Did you have showers that your guests may have attended and given you gifts then? Some people don’t give more than one gift. Some simply cannot afford to.

Post # 13
Member
10366 posts
Sugar Beekeeper
  • Wedding: September 2010

That’s interesting. Technicallt, your sister got married at the worst part of the economic fallout. Now, things are actually a lot better. Maybe your perticular region is having a harder time now than it was then?

Post # 14
Member
10287 posts
Sugar Beekeeper
  • Wedding: October 2011

I hope I don’t get torn to shreds for this comment but its a wedding and couples expect gifts! It’s only natural. Years ago, couples would recoup close to what they spent on their wedding in gifts. That is totally not the case anymore and while we all have to understand that the economy sucks, we still have the right to be a little disappointed.

Now, I know its our choice to have the weddings that we want but spending $10,000 to feed and entertain your nearest and dearest and for a night and receiving a fraction of that back, must be hard to handle. 

Most couples have plans for the money that they receive in gifts, whether they admit to it or not.
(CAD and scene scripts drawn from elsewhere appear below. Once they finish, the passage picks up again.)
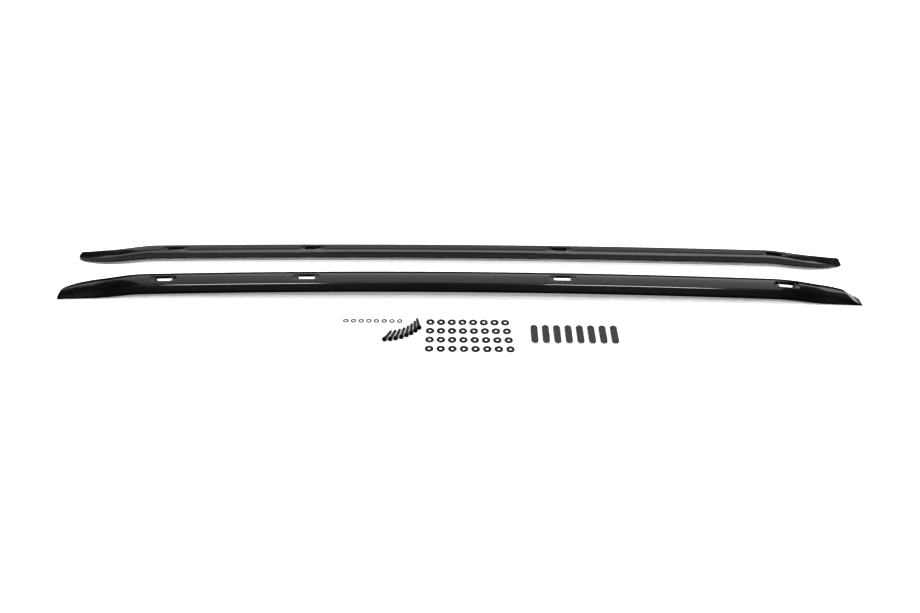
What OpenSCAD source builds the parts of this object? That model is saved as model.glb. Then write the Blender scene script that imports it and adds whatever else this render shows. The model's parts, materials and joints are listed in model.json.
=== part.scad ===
// Pair of flush roof side rails with their loose fixings.
// The left and right rails lie side by side as on a roof, and the fixings lie in front of the left one.
// X runs along the rails from the front of the vehicle to its rear, Y across them from the left rail
// to the right one, and Z is up from the ground.

/* [Rail] */
// Length of each rail from tip to tip
rail_l = 1775; // [1500:5:2100]
// Width of the rail across its underside
rail_w = 46; // [44:1:60]
// Height of the crown above the underside
crown_h = 24.5; // [24:0.5:34]
// Distance of the crown from the outer side
crown_y = 36; // [33:0.5:38]
// Distance of the outer top edge from the outer side
edge_y = 10; // [7:0.5:12]
// Height of the outer top edge above the underside
edge_h = 19.5; // [18:0.5:21]
// Height at which the outer side is widest
belt_h = 4.2; // [3:0.1:6]
// How far the foot of the outer side tucks under
foot_tuck = 1.6; // [0.5:0.1:2.5]
// Wall of the rail shell
wall = 2.5; // [1.5:0.1:3]
// Rise of the main arch over the whole length
arch_rise = 17; // [5:1:40]
// Inward bow of the middle of the rail, seen from above
plan_bow = 5; // [0:1:15]
// Distance between the outer sides of the two rails
rail_spread = 173; // [150:1:260]

/* [Nose] */
// Length over which the top falls to the tip
nose_l = 165; // [120:5:220]
// Share of the crown height that is left at the tip
tip_height = 0.35; // [0.3:0.01:0.6]
// Length over which the inner side rounds into the tip
round_l = 90; // [40:5:120]
// Share of the width that is left at the tip
tip_width = 0.45; // [0.35:0.01:0.8]
// Depth by which the underside drops at both ends
skirt_drop = 7.5; // [2:0.5:12]
// Where the drop of the underside ends, from the tip
skirt_end = 190; // [150:5:240]
// Where the drop of the underside is complete, from the tip
skirt_full = 80; // [40:5:120]
// Backward lean of the tip face, as run over rise
tip_lean = 0.8; // [0:0.1:1.5]

/* [Slots] */
// Distance of the first slot from the front tip
slot_1 = 235; // [210:5:260]
// Distance of the second slot from the front tip
slot_2 = 550; // [500:5:600]
// Distance of the third slot from the front tip
slot_3 = 1113; // [1060:1:1160]
// Distance of the fourth slot from the rear tip
slot_4 = 169; // [165:1:200]
// Length of a slot
slot_l = 38; // [30:1:44]
// Width of a slot
slot_w = 14; // [10:0.5:16]
// Distance of the slot's middle from the outer side
slot_y = 28; // [26:0.5:29]
// Length of the shallow seat around a slot
seat_l = 58; // [50:1:64]
// Width of the shallow seat around a slot
seat_w = 16.4; // [15:0.2:19]
// Depth of the shallow seat
seat_d = 1.2; // [0.6:0.1:1.5]

/* [Base and seal] */
// Thickness of the rubber seal under the rail
seal_t = 1.5; // [1:0.1:3]
// Thickness of the bright base strip
base_t = 2; // [1.5:0.1:3]
// Gap between the seal's edge and the sides of the rail
seal_inset = 0.6; // [0.2:0.1:1.5]
// Height of the inner wall's lower edge above the underside
gap_h = 10.3; // [8:0.1:12]
// Where the base strip starts, from the tip
base_start = 20; // [16:1:40]

/* [Mounting feet] */
// Thickness of the floor of a foot
foot_floor = 3; // [2:0.5:4]
// Thickness of the two end walls of a foot
foot_wall = 3.5; // [2.5:0.5:5]
// Depth of a foot across the rail
foot_w = 25; // [22:1:26]
// Diameter of the bolt hole in a foot
bolt_hole_d = 6.6; // [6.4:0.1:7.4]
// Diameter of the bolt hole in the base strip
base_hole_d = 8; // [7.5:0.1:9]
// Diameter of the bolt hole in the seal
seal_hole_d = 9; // [8:0.1:12]
// Diameter of the raised ring under the bolt head
ring_d = 13; // [12:0.5:13.5]
// Height of the raised ring
ring_h = 1; // [0.5:0.1:1.5]

/* [Slot caps] */
// Length of a cap's cover plate
cap_l = 56.4; // [48:0.2:60]
// Width of a cap's cover plate
cap_w = 14.8; // [14.4:0.2:18]
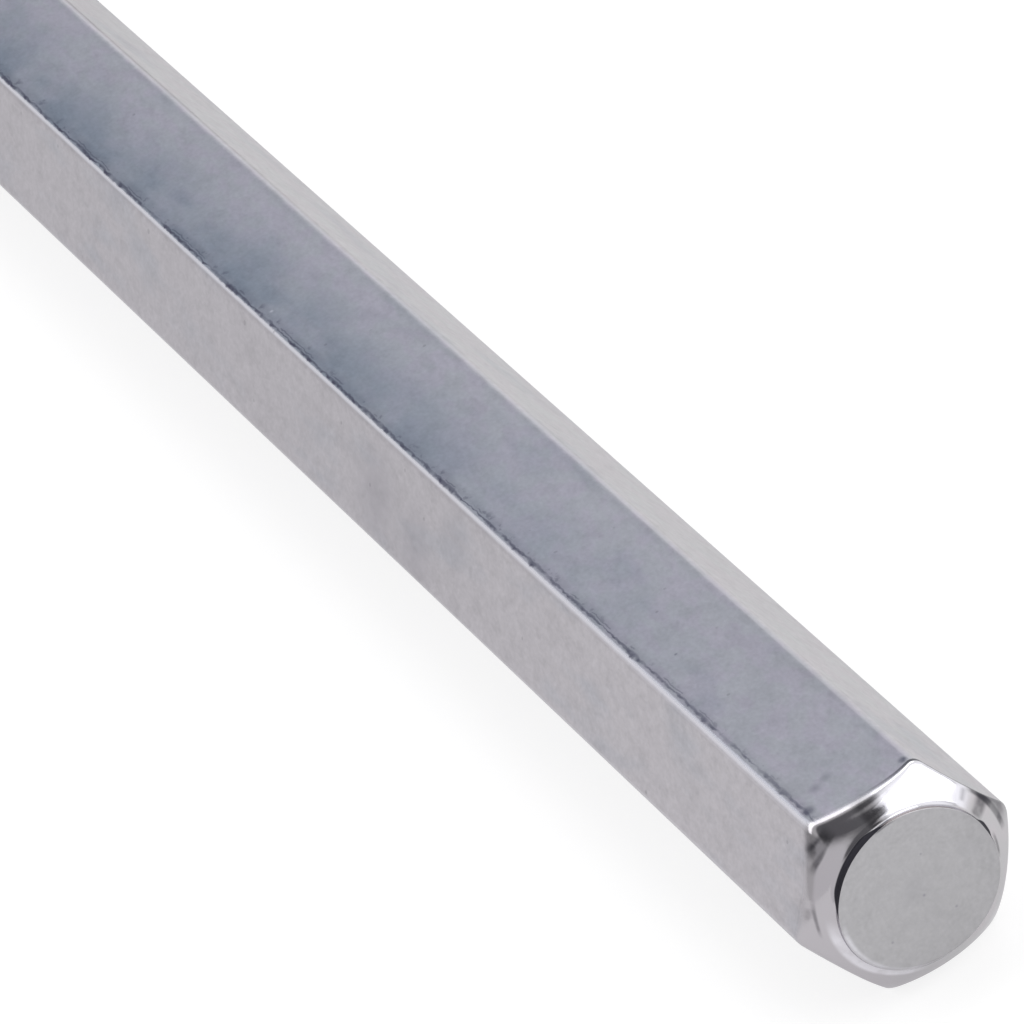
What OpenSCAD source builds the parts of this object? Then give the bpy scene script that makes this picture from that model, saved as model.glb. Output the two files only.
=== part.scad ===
// Hex key: one length of hexagonal bar with rounded corners, bent once to a right angle,
// and turned to a shouldered, polished tip at both ends.
// It lies on one flat. X runs along the long arm out of its tip, the short arm points to +Y, and Z is up.
// The origin is the centre of the long arm's end face, on the bar's centreline. Sizes are in millimetres.

/* [Bar] */
// Distance across the flats of the hexagon
across_flats = 6; // [5.5:0.1:6.4]
// Radius that rounds each of the hexagon's six corners
corner_radius = 0.4; // [0.2:0.02:0.6]

/* [Arms] */
// Overall length of the long arm, from its end face to the outside of the short arm
long_arm = 96; // [60:1:220]
// Overall length of the short arm, from its end face to the outside of the long arm
short_arm = 38; // [28:1:80]
// Radius of the bend, measured to the bar's centreline
bend_radius = 9; // [7:0.5:13]

/* [Tip] */
// Diameter of the flat disc left in the middle of each end face
disc_diameter = 4.9; // [3.6:0.1:5]
// Height that the disc stands proud of the cove around it
disc_step = 0.12; // [0.02:0.01:0.2]
// Radius of the cove turned around the disc
cove_radius = 0.25; // [0.1:0.05:0.3]
// Angle between the turned cone and the bar's axis
cone_angle = 58; // [50:1:62]
// Distance from the axis at which the cone starts to round over towards the corners
shoulder_start = 2.7; // [2.66:0.02:2.9]
// Radius of the shoulder that rounds the cone over towards the corners
shoulder_radius = 3.3; // [3:0.1:5]

/* [Hidden] */
$fn = 96;

steel = "silver";
corners = 6;
corner_step = 360 / corners;
half_step = corner_step / 2;

// From the centreline to a flat, to the centre of a corner's rounding, and to the tip of a rounded corner
apothem = across_flats / 2;
corner_centre = (apothem - corner_radius) / cos(half_step);
corner_reach = corner_centre + corner_radius;

// Straight part of each arm, between its end face and the bend
long_straight = long_arm - corner_reach - bend_radius;
short_straight = short_arm - corner_reach - bend_radius;

// Tip profile, as [distance from the axis, distance along the axis], with the end face at 0 and the bar below it
disc_radius = disc_diameter / 2;
cove_centre = [disc_radius + cove_radius, -disc_step];
cove_end = cove_centre + cove_radius * [-cos(cone_angle), -sin(cone_angle)];
cone_end = [shoulder_start, cove_end[1] - (shoulder_start - cove_end[0]) / tan(cone_angle)];
shoulder_centre = cone_end - shoulder_radius * [cos(cone_angle), sin(cone_angle)];
shoulder_side = shoulder_centre[0] + shoulder_radius;

function polar(radius, angle) = radius * [cos(angle), sin(angle)];

// Section of the bar, with two of its corners on the X axis and two of its flats square to Y
module bar_section() {
    union() {
        polygon([
            for (i = [0:corners - 1], side = [-half_step, half_step])
                polar(corner_centre, i * corner_step) + polar(corner_radius, i * corner_step + side)
        ]);
        for (i = [0:corners - 1])
            translate(polar(corner_centre, i * corner_step))
                circle(r = corner_radius);
    }
}

// Half outline that the tip is turned to: flat disc, cove, cone and shoulder
module turned_outline(length) {
    difference() {
        union() {
            polygon([
                [0, 0],
                [disc_radius, 0],
                [disc_radius, -disc_step],
                cove_end,
                cone_end,
                [shoulder_side, shoulder_centre[1]],
                [shoulder_side, -length],
                [0, -length]
            ]);
            translate(shoulder_centre)
                circle(r = shoulder_radius);
        }
        translate(cove_centre)
            circle(r = cove_radius);
        // The shoulder's circle counts only on the outer side of the axis
        translate([-2 * shoulder_radius, -length])
            square([2 * shoulder_radius, 2 * length]);
    }
}

// Straight arm along X with its tip at the origin and two flats level, reaching back over the given length
module arm(length) {
    rotate([0, 90, 0])
        intersection() {
            translate([0, 0, -length])
                linear_extrude(length)
                    rotate(90)
                        bar_section();
            rotate_extrude()
                turned_outline(length + shoulder_radius);
        }
}

// Quarter turn of the same bar, with its axis of bending at the origin
module bend() {
    rotate(180)
        rotate_extrude(angle = 90)
            translate([bend_radius, 0])
                bar_section();
}

module hex_key() {
    color(steel)
        union() {
            arm(long_straight);
            translate([-long_straight, bend_radius, 0])
                bend();
            translate([-long_straight - bend_radius, bend_radius + short_straight, 0])
                rotate(90)
                    arm(short_straight);
        }
}

hex_key();
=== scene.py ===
"""Looks of the hex key: bright plated hexagonal bar with turned, polished tips, lying on a pale studio floor.

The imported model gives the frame. The bar is swept along its centreline by a node tree, and each tip is
turned onto the open end of that sweep, so that the whole key is one closed skin.
"""

import logging
import math
from dataclasses import dataclass
from enum import Enum

import bmesh
import bpy
from mathutils import Matrix, Vector


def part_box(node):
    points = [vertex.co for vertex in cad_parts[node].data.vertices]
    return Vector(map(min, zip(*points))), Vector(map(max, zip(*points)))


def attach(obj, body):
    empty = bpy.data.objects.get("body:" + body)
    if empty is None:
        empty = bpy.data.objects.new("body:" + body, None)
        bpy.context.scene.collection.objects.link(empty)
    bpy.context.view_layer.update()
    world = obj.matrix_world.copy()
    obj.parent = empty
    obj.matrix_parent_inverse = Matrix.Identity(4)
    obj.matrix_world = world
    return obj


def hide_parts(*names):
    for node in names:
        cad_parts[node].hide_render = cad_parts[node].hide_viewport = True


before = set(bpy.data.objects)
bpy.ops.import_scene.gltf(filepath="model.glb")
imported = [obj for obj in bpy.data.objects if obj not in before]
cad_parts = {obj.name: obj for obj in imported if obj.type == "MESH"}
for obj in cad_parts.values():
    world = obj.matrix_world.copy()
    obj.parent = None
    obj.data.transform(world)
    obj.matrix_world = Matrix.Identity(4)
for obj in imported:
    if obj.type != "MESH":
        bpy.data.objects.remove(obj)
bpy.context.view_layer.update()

LOG = logging.getLogger("hex_key")
MM = 0.001
NODE = "hex_key"
BODY = "root"
CORNERS = 6
HALF_CORNER = math.pi / CORNERS
MERGE_WITHIN = 0.0005 * MM

Socket = bpy.types.NodeSocket
Colour = tuple[float, float, float]
Point = tuple[float, float, float]
# The two ends of a range, or where a step starts and where it is full
Span = tuple[float, float]
# What a mask or noise of 0 gives, and how much one of 1 adds to that
Line = tuple[float, float]


class Mark(Enum):
    """Attributes that the skin carries for its finish, each under its own name."""

    PLACE = "bar_place"
    ACROSS = "across"
    POLISHED = "polished"
    END_DISC = "end_disc"
    GROOVE = "groove"
    EDGE = "edge"


NUMBER_MARKS = tuple(mark for mark in Mark if mark is not Mark.PLACE)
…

For instance, Fiance and I hope to put a down payment on a condo with help from our wedding gifts. If it happens, great! If not, oh well, we still had an awesome wedding!

I understand that times are tough and not every couple can afford to give us money for our wedding but bringing a card with a heartfelt note will cost $5. Theres no excuse for coming empty handed.  

Post # 15
Member
4546 posts
Honey bee
  • Wedding: September 2010

Our guests were fairly generous. However, a few of them showed up wthout even a card, which was shocking to me. Every wedding Darling Husband and I get invited to or go to we send a card and something. I’m not saying guests HAVE to bring money or a gift but for heaven’s sake, at least get a card! Two of my going through rough times, so they went together on a gift. And one of the girls made me the most beautiful pillow for my shower that I treasure even more than so many of the gifts we got. I just think not even a card is incredibly rude.